## Task description
Every line of the material below should be repeated exactly.

☆ ☆ ☆ ☆ ☆ ☆ ☆

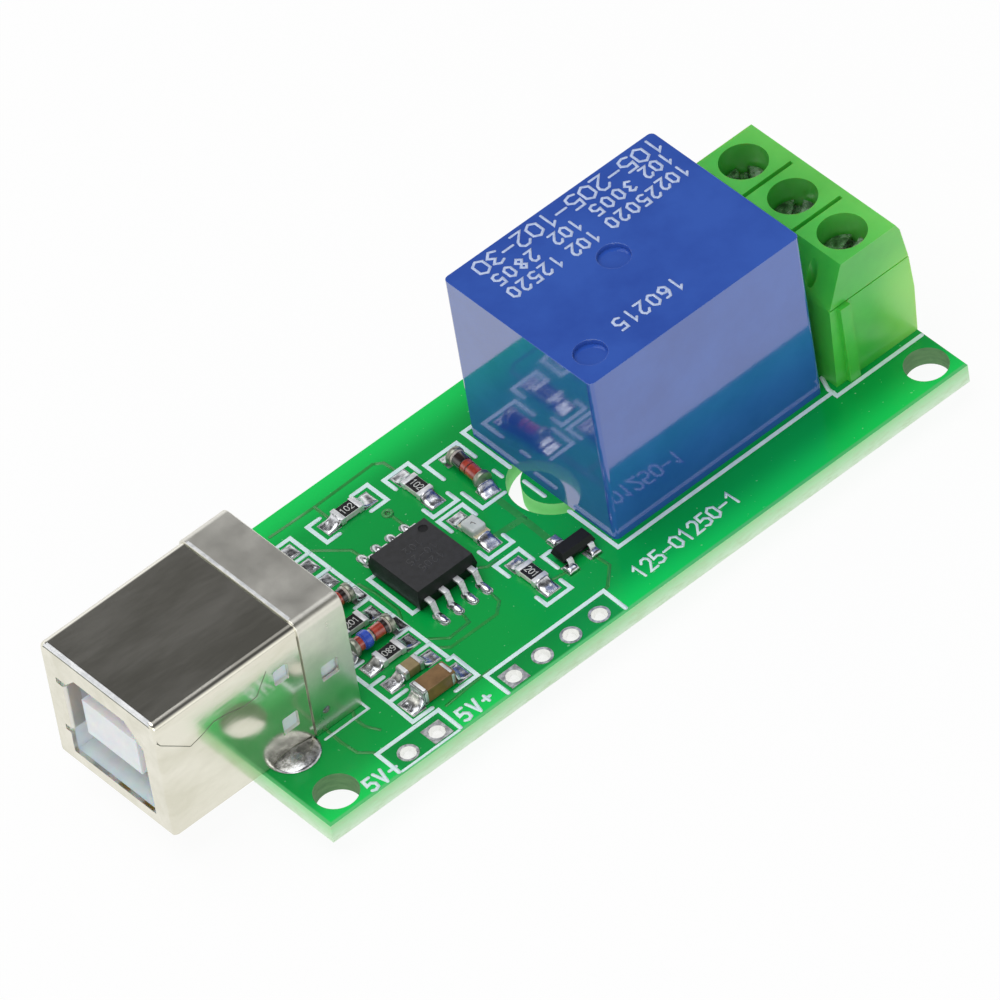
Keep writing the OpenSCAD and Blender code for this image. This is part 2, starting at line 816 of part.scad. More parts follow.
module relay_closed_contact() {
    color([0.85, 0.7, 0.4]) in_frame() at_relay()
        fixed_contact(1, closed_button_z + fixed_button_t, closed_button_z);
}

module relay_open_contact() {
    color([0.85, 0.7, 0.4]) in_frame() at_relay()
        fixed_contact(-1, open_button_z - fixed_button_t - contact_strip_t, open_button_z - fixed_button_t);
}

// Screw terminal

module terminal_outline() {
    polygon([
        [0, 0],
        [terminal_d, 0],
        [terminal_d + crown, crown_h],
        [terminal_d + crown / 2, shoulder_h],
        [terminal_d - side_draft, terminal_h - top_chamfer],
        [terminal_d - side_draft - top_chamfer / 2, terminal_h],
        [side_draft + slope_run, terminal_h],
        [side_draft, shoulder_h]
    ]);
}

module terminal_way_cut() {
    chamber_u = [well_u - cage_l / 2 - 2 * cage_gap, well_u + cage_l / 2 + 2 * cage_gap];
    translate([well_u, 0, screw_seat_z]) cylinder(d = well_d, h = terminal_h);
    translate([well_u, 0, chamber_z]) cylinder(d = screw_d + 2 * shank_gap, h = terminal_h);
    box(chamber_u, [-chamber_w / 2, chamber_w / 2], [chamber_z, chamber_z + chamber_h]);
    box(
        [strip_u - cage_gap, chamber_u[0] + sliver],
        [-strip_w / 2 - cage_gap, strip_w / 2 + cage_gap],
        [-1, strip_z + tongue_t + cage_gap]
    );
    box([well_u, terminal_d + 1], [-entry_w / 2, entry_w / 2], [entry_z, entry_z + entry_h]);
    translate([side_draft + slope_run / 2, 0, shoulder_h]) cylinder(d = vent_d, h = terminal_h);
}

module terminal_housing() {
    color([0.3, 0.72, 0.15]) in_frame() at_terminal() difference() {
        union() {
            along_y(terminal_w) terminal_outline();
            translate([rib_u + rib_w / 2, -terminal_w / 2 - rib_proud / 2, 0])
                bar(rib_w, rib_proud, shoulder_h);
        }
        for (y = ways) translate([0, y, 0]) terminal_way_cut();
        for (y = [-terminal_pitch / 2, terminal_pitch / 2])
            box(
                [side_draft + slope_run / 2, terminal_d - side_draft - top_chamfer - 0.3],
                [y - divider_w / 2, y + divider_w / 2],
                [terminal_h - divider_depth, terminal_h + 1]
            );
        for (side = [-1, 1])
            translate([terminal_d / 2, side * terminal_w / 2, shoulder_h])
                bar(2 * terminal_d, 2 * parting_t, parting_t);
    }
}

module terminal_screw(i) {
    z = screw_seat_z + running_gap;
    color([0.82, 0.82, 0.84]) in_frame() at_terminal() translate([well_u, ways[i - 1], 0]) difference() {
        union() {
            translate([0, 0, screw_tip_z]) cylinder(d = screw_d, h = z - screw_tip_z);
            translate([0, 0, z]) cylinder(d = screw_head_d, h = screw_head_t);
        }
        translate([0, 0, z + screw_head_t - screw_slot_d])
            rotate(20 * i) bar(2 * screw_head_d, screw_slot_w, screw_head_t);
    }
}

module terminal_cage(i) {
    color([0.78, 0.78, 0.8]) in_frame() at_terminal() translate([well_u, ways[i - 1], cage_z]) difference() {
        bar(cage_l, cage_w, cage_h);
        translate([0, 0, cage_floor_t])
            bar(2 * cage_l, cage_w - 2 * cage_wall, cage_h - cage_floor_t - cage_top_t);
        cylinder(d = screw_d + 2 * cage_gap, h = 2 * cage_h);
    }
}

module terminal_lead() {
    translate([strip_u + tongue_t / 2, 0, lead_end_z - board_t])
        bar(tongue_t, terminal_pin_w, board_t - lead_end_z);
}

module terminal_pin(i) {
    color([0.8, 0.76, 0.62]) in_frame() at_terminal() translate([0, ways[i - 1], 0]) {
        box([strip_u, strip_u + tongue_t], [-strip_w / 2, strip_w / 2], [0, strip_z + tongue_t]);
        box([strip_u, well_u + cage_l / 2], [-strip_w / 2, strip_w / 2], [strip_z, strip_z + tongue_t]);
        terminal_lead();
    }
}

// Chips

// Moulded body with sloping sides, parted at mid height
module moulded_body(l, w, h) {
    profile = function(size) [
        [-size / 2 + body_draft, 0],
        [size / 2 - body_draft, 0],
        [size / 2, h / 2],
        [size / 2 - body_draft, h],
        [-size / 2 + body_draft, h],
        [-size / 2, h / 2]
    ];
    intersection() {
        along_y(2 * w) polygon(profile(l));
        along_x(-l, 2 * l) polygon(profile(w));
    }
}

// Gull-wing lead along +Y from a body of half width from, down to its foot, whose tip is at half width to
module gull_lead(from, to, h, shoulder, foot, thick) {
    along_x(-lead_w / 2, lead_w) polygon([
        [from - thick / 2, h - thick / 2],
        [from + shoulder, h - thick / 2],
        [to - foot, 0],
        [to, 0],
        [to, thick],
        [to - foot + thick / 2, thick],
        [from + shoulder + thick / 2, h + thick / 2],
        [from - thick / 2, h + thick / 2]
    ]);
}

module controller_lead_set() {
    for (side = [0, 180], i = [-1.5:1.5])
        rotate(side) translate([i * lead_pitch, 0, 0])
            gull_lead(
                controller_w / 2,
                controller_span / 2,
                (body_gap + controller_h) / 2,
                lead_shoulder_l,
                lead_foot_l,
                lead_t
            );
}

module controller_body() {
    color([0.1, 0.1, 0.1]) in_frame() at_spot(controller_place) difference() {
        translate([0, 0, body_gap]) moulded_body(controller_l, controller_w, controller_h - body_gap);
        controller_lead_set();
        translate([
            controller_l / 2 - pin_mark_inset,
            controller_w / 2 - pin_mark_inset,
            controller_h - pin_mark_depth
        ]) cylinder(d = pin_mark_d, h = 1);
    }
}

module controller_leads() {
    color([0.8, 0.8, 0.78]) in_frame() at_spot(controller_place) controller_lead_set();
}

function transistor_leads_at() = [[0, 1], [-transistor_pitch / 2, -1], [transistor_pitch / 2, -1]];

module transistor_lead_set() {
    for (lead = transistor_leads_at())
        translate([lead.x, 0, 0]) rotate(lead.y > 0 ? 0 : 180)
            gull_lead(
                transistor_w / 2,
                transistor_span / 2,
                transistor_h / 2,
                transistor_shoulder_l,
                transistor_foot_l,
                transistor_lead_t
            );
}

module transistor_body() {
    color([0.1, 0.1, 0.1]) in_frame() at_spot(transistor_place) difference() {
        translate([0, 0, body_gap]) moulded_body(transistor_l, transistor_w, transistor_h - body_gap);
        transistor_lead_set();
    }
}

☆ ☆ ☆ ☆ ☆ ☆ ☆

## Task output
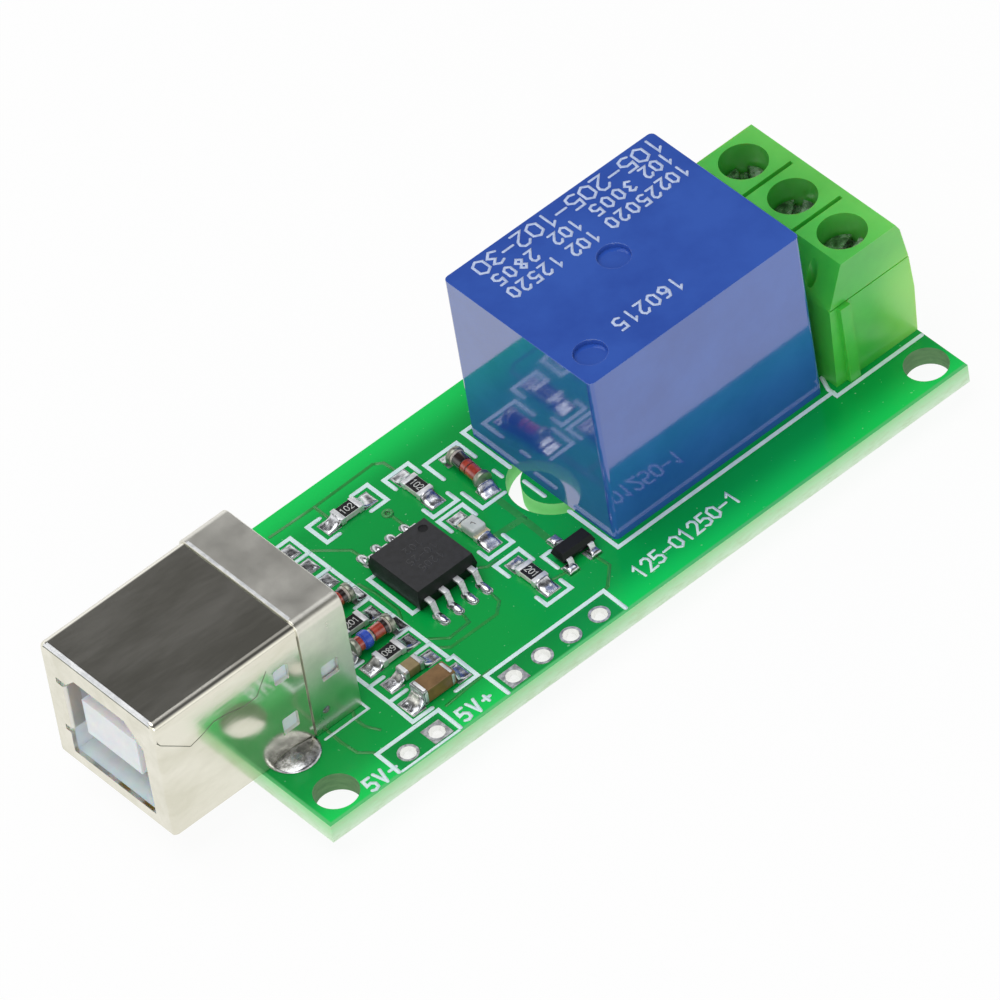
Keep writing the OpenSCAD and Blender code for this image. This is part 2, starting at line 816 of part.scad. More parts follow.
module relay_closed_contact() {
    color([0.85, 0.7, 0.4]) in_frame() at_relay()
        fixed_contact(1, closed_button_z + fixed_button_t, closed_button_z);
}

module relay_open_contact() {
    color([0.85, 0.7, 0.4]) in_frame() at_relay()
        fixed_contact(-1, open_button_z - fixed_button_t - contact_strip_t, open_button_z - fixed_button_t);
}

// Screw terminal

module terminal_outline() {
    polygon([
        [0, 0],
        [terminal_d, 0],
        [terminal_d + crown, crown_h],
        [terminal_d + crown / 2, shoulder_h],
        [terminal_d - side_draft, terminal_h - top_chamfer],
        [terminal_d - side_draft - top_chamfer / 2, terminal_h],
        [side_draft + slope_run, terminal_h],
        [side_draft, shoulder_h]
    ]);
}

module terminal_way_cut() {
    chamber_u = [well_u - cage_l / 2 - 2 * cage_gap, well_u + cage_l / 2 + 2 * cage_gap];
    translate([well_u, 0, screw_seat_z]) cylinder(d = well_d, h = terminal_h);
    translate([well_u, 0, chamber_z]) cylinder(d = screw_d + 2 * shank_gap, h = terminal_h);
    box(chamber_u, [-chamber_w / 2, chamber_w / 2], [chamber_z, chamber_z + chamber_h]);
    box(
        [strip_u - cage_gap, chamber_u[0] + sliver],
        [-strip_w / 2 - cage_gap, strip_w / 2 + cage_gap],
        [-1, strip_z + tongue_t + cage_gap]
    );
    box([well_u, terminal_d + 1], [-entry_w / 2, entry_w / 2], [entry_z, entry_z + entry_h]);
    translate([side_draft + slope_run / 2, 0, shoulder_h]) cylinder(d = vent_d, h = terminal_h);
}

module terminal_housing() {
    color([0.3, 0.72, 0.15]) in_frame() at_terminal() difference() {
        union() {
            along_y(terminal_w) terminal_outline();
            translate([rib_u + rib_w / 2, -terminal_w / 2 - rib_proud / 2, 0])
                bar(rib_w, rib_proud, shoulder_h);
        }
        for (y = ways) translate([0, y, 0]) terminal_way_cut();
        for (y = [-terminal_pitch / 2, terminal_pitch / 2])
            box(
                [side_draft + slope_run / 2, terminal_d - side_draft - top_chamfer - 0.3],
                [y - divider_w / 2, y + divider_w / 2],
                [terminal_h - divider_depth, terminal_h + 1]
            );
        for (side = [-1, 1])
            translate([terminal_d / 2, side * terminal_w / 2, shoulder_h])
                bar(2 * terminal_d, 2 * parting_t, parting_t);
    }
}

module terminal_screw(i) {
    z = screw_seat_z + running_gap;
    color([0.82, 0.82, 0.84]) in_frame() at_terminal() translate([well_u, ways[i - 1], 0]) difference() {
        union() {
            translate([0, 0, screw_tip_z]) cylinder(d = screw_d, h = z - screw_tip_z);
            translate([0, 0, z]) cylinder(d = screw_head_d, h = screw_head_t);
        }
        translate([0, 0, z + screw_head_t - screw_slot_d])
            rotate(20 * i) bar(2 * screw_head_d, screw_slot_w, screw_head_t);
    }
}

module terminal_cage(i) {
    color([0.78, 0.78, 0.8]) in_frame() at_terminal() translate([well_u, ways[i - 1], cage_z]) difference() {
        bar(cage_l, cage_w, cage_h);
        translate([0, 0, cage_floor_t])
            bar(2 * cage_l, cage_w - 2 * cage_wall, cage_h - cage_floor_t - cage_top_t);
        cylinder(d = screw_d + 2 * cage_gap, h = 2 * cage_h);
    }
}

module terminal_lead() {
    translate([strip_u + tongue_t / 2, 0, lead_end_z - board_t])
        bar(tongue_t, terminal_pin_w, board_t - lead_end_z);
}

module terminal_pin(i) {
    color([0.8, 0.76, 0.62]) in_frame() at_terminal() translate([0, ways[i - 1], 0]) {
        box([strip_u, strip_u + tongue_t], [-strip_w / 2, strip_w / 2], [0, strip_z + tongue_t]);
        box([strip_u, well_u + cage_l / 2], [-strip_w / 2, strip_w / 2], [strip_z, strip_z + tongue_t]);
        terminal_lead();
    }
}

// Chips

// Moulded body with sloping sides, parted at mid height
module moulded_body(l, w, h) {
    profile = function(size) [
        [-size / 2 + body_draft, 0],
        [size / 2 - body_draft, 0],
        [size / 2, h / 2],
        [size / 2 - body_draft, h],
        [-size / 2 + body_draft, h],
        [-size / 2, h / 2]
    ];
    intersection() {
        along_y(2 * w) polygon(profile(l));
        along_x(-l, 2 * l) polygon(profile(w));
    }
}

// Gull-wing lead along +Y from a body of half width from, down to its foot, whose tip is at half width to
module gull_lead(from, to, h, shoulder, foot, thick) {
    along_x(-lead_w / 2, lead_w) polygon([
        [from - thick / 2, h - thick / 2],
        [from + shoulder, h - thick / 2],
        [to - foot, 0],
        [to, 0],
        [to, thick],
        [to - foot + thick / 2, thick],
        [from + shoulder + thick / 2, h + thick / 2],
        [from - thick / 2, h + thick / 2]
    ]);
}

module controller_lead_set() {
    for (side = [0, 180], i = [-1.5:1.5])
        rotate(side) translate([i * lead_pitch, 0, 0])
            gull_lead(
                controller_w / 2,
                controller_span / 2,
                (body_gap + controller_h) / 2,
                lead_shoulder_l,
                lead_foot_l,
                lead_t
            );
}

module controller_body() {
    color([0.1, 0.1, 0.1]) in_frame() at_spot(controller_place) difference() {
        translate([0, 0, body_gap]) moulded_body(controller_l, controller_w, controller_h - body_gap);
        controller_lead_set();
        translate([
            controller_l / 2 - pin_mark_inset,
            controller_w / 2 - pin_mark_inset,
            controller_h - pin_mark_depth
        ]) cylinder(d = pin_mark_d, h = 1);
    }
}

module controller_leads() {
    color([0.8, 0.8, 0.78]) in_frame() at_spot(controller_place) controller_lead_set();
}

function transistor_leads_at() = [[0, 1], [-transistor_pitch / 2, -1], [transistor_pitch / 2, -1]];

module transistor_lead_set() {
    for (lead = transistor_leads_at())
        translate([lead.x, 0, 0]) rotate(lead.y > 0 ? 0 : 180)
            gull_lead(
                transistor_w / 2,
                transistor_span / 2,
                transistor_h / 2,
                transistor_shoulder_l,
                transistor_foot_l,
                transistor_lead_t
            );
}

module transistor_body() {
    color([0.1, 0.1, 0.1]) in_frame() at_spot(transistor_place) difference() {
        translate([0, 0, body_gap]) moulded_body(transistor_l, transistor_w, transistor_h - body_gap);
        transistor_lead_set();
    }
}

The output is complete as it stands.